Data block ▸
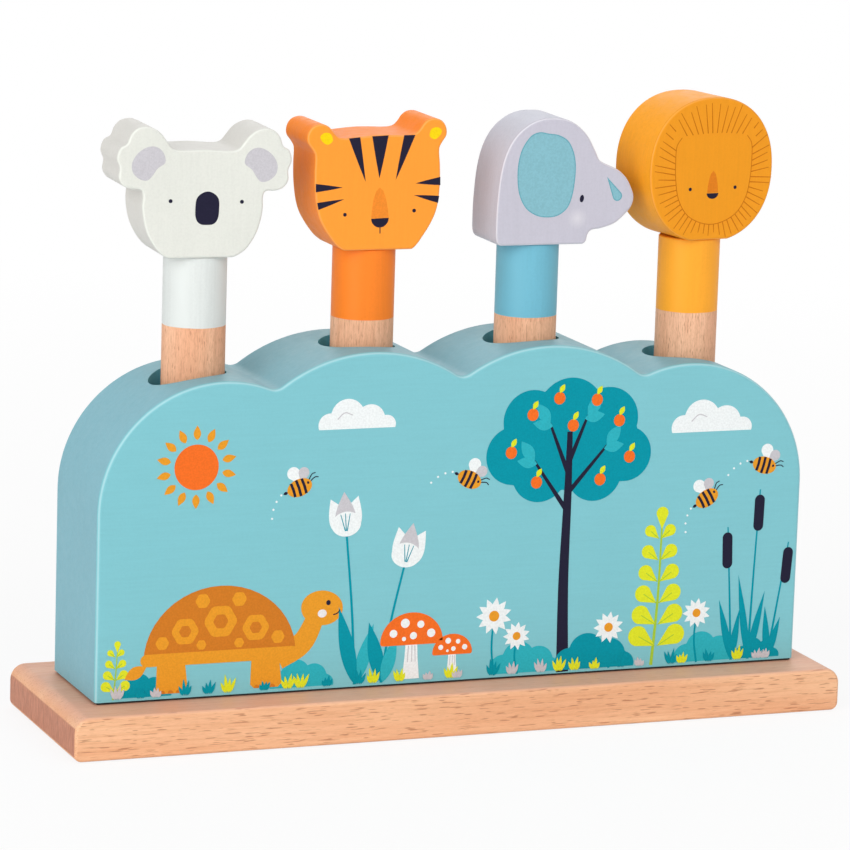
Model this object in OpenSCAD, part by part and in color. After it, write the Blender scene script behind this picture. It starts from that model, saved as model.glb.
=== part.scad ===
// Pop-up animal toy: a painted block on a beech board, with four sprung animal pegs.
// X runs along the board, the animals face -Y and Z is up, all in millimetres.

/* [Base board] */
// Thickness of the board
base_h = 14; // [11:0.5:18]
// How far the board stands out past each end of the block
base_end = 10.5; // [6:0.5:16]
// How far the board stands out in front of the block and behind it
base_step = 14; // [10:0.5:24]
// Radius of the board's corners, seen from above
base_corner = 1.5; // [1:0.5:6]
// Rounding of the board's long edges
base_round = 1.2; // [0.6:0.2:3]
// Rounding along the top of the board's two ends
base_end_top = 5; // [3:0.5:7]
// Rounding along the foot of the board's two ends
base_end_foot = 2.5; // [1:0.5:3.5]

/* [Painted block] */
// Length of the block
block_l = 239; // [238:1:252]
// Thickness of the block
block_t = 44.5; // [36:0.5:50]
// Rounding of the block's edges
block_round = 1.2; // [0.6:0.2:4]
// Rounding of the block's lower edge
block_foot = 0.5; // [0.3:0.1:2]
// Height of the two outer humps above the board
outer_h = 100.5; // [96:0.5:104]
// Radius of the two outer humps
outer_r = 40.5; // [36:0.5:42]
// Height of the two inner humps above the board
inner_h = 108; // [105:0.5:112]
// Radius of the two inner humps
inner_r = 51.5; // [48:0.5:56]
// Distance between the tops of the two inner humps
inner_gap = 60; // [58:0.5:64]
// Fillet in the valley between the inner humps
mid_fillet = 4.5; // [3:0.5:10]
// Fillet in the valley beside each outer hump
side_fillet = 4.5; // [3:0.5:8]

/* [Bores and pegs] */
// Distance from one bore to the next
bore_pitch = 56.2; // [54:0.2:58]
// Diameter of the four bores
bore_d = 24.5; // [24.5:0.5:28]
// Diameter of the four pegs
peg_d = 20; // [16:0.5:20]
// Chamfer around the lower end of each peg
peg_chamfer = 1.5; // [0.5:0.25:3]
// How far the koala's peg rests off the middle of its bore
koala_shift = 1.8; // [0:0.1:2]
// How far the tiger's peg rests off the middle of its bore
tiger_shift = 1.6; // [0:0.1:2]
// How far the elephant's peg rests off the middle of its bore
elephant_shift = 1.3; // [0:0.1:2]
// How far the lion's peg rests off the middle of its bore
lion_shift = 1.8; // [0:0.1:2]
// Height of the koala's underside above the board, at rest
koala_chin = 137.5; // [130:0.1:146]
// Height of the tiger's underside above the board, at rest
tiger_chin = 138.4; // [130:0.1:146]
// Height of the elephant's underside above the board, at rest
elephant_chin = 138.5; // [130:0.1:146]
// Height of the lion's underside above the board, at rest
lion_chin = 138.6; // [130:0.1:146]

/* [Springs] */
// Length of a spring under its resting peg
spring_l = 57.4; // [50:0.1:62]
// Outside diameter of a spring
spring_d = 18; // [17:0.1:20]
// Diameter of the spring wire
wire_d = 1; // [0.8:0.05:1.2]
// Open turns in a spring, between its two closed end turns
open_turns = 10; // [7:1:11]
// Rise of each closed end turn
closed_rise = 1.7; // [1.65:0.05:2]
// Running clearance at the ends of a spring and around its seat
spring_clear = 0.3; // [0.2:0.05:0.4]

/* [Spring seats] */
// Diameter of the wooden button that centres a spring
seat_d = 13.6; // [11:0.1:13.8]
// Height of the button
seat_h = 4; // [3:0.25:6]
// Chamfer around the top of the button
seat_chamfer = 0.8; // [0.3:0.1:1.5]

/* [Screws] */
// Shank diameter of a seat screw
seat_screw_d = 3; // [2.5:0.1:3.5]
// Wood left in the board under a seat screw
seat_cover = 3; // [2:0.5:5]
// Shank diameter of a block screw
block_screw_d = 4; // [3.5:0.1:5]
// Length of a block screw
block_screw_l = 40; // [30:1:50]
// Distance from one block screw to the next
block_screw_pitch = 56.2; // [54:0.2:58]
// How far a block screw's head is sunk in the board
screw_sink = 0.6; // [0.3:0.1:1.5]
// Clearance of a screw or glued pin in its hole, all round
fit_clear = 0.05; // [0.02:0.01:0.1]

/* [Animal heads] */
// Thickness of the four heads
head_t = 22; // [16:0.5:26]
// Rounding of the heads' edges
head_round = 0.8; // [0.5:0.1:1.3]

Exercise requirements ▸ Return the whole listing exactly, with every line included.

Problem solution ▸
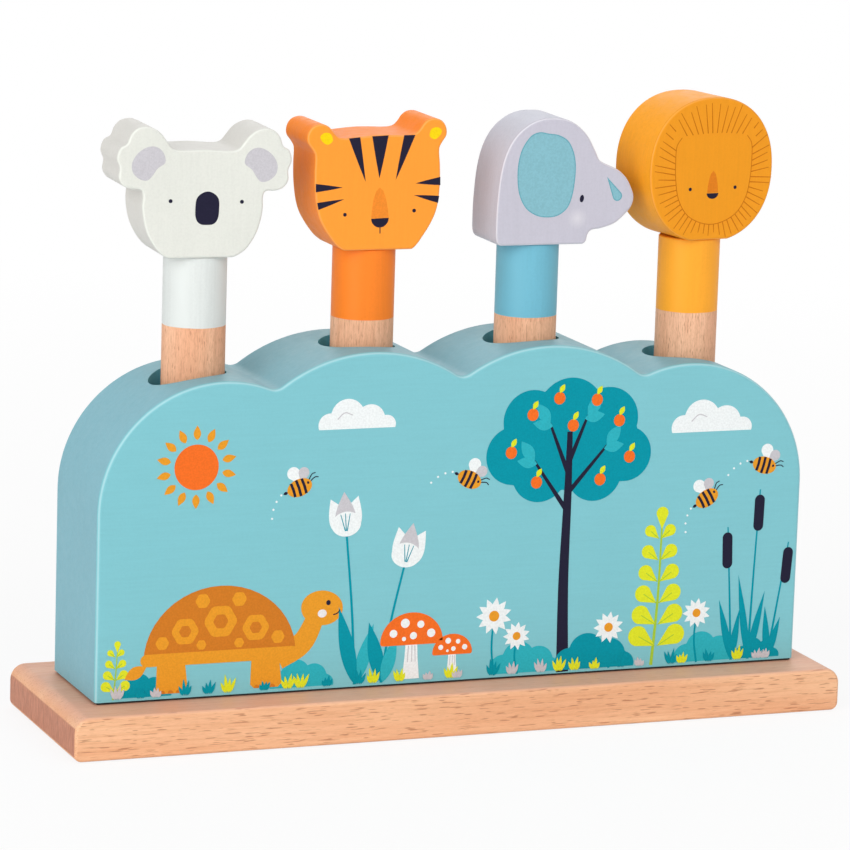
Model this object in OpenSCAD, part by part and in color. After it, write the Blender scene script behind this picture. It starts from that model, saved as model.glb.
=== part.scad ===
// Pop-up animal toy: a painted block on a beech board, with four sprung animal pegs.
// X runs along the board, the animals face -Y and Z is up, all in millimetres.

/* [Base board] */
// Thickness of the board
base_h = 14; // [11:0.5:18]
// How far the board stands out past each end of the block
base_end = 10.5; // [6:0.5:16]
// How far the board stands out in front of the block and behind it
base_step = 14; // [10:0.5:24]
// Radius of the board's corners, seen from above
base_corner = 1.5; // [1:0.5:6]
// Rounding of the board's long edges
base_round = 1.2; // [0.6:0.2:3]
// Rounding along the top of the board's two ends
base_end_top = 5; // [3:0.5:7]
// Rounding along the foot of the board's two ends
base_end_foot = 2.5; // [1:0.5:3.5]

/* [Painted block] */
// Length of the block
block_l = 239; // [238:1:252]
// Thickness of the block
block_t = 44.5; // [36:0.5:50]
// Rounding of the block's edges
block_round = 1.2; // [0.6:0.2:4]
// Rounding of the block's lower edge
block_foot = 0.5; // [0.3:0.1:2]
// Height of the two outer humps above the board
outer_h = 100.5; // [96:0.5:104]
// Radius of the two outer humps
outer_r = 40.5; // [36:0.5:42]
// Height of the two inner humps above the board
inner_h = 108; // [105:0.5:112]
// Radius of the two inner humps
inner_r = 51.5; // [48:0.5:56]
// Distance between the tops of the two inner humps
inner_gap = 60; // [58:0.5:64]
// Fillet in the valley between the inner humps
mid_fillet = 4.5; // [3:0.5:10]
// Fillet in the valley beside each outer hump
side_fillet = 4.5; // [3:0.5:8]

/* [Bores and pegs] */
// Distance from one bore to the next
bore_pitch = 56.2; // [54:0.2:58]
// Diameter of the four bores
bore_d = 24.5; // [24.5:0.5:28]
// Diameter of the four pegs
peg_d = 20; // [16:0.5:20]
// Chamfer around the lower end of each peg
peg_chamfer = 1.5; // [0.5:0.25:3]
// How far the koala's peg rests off the middle of its bore
koala_shift = 1.8; // [0:0.1:2]
// How far the tiger's peg rests off the middle of its bore
tiger_shift = 1.6; // [0:0.1:2]
// How far the elephant's peg rests off the middle of its bore
elephant_shift = 1.3; // [0:0.1:2]
// How far the lion's peg rests off the middle of its bore
lion_shift = 1.8; // [0:0.1:2]
// Height of the koala's underside above the board, at rest
koala_chin = 137.5; // [130:0.1:146]
// Height of the tiger's underside above the board, at rest
tiger_chin = 138.4; // [130:0.1:146]
// Height of the elephant's underside above the board, at rest
elephant_chin = 138.5; // [130:0.1:146]
// Height of the lion's underside above the board, at rest
lion_chin = 138.6; // [130:0.1:146]

/* [Springs] */
// Length of a spring under its resting peg
spring_l = 57.4; // [50:0.1:62]
// Outside diameter of a spring
spring_d = 18; // [17:0.1:20]
// Diameter of the spring wire
wire_d = 1; // [0.8:0.05:1.2]
// Open turns in a spring, between its two closed end turns
open_turns = 10; // [7:1:11]
// Rise of each closed end turn
closed_rise = 1.7; // [1.65:0.05:2]
// Running clearance at the ends of a spring and around its seat
spring_clear = 0.3; // [0.2:0.05:0.4]

/* [Spring seats] */
// Diameter of the wooden button that centres a spring
seat_d = 13.6; // [11:0.1:13.8]
// Height of the button
seat_h = 4; // [3:0.25:6]
// Chamfer around the top of the button
seat_chamfer = 0.8; // [0.3:0.1:1.5]

/* [Screws] */
// Shank diameter of a seat screw
seat_screw_d = 3; // [2.5:0.1:3.5]
// Wood left in the board under a seat screw
seat_cover = 3; // [2:0.5:5]
// Shank diameter of a block screw
block_screw_d = 4; // [3.5:0.1:5]
// Length of a block screw
block_screw_l = 40; // [30:1:50]
// Distance from one block screw to the next
block_screw_pitch = 56.2; // [54:0.2:58]
// How far a block screw's head is sunk in the board
screw_sink = 0.6; // [0.3:0.1:1.5]
// Clearance of a screw or glued pin in its hole, all round
fit_clear = 0.05; // [0.02:0.01:0.1]

/* [Animal heads] */
// Thickness of the four heads
head_t = 22; // [16:0.5:26]
// Rounding of the heads' edges
head_round = 0.8; // [0.5:0.1:1.3]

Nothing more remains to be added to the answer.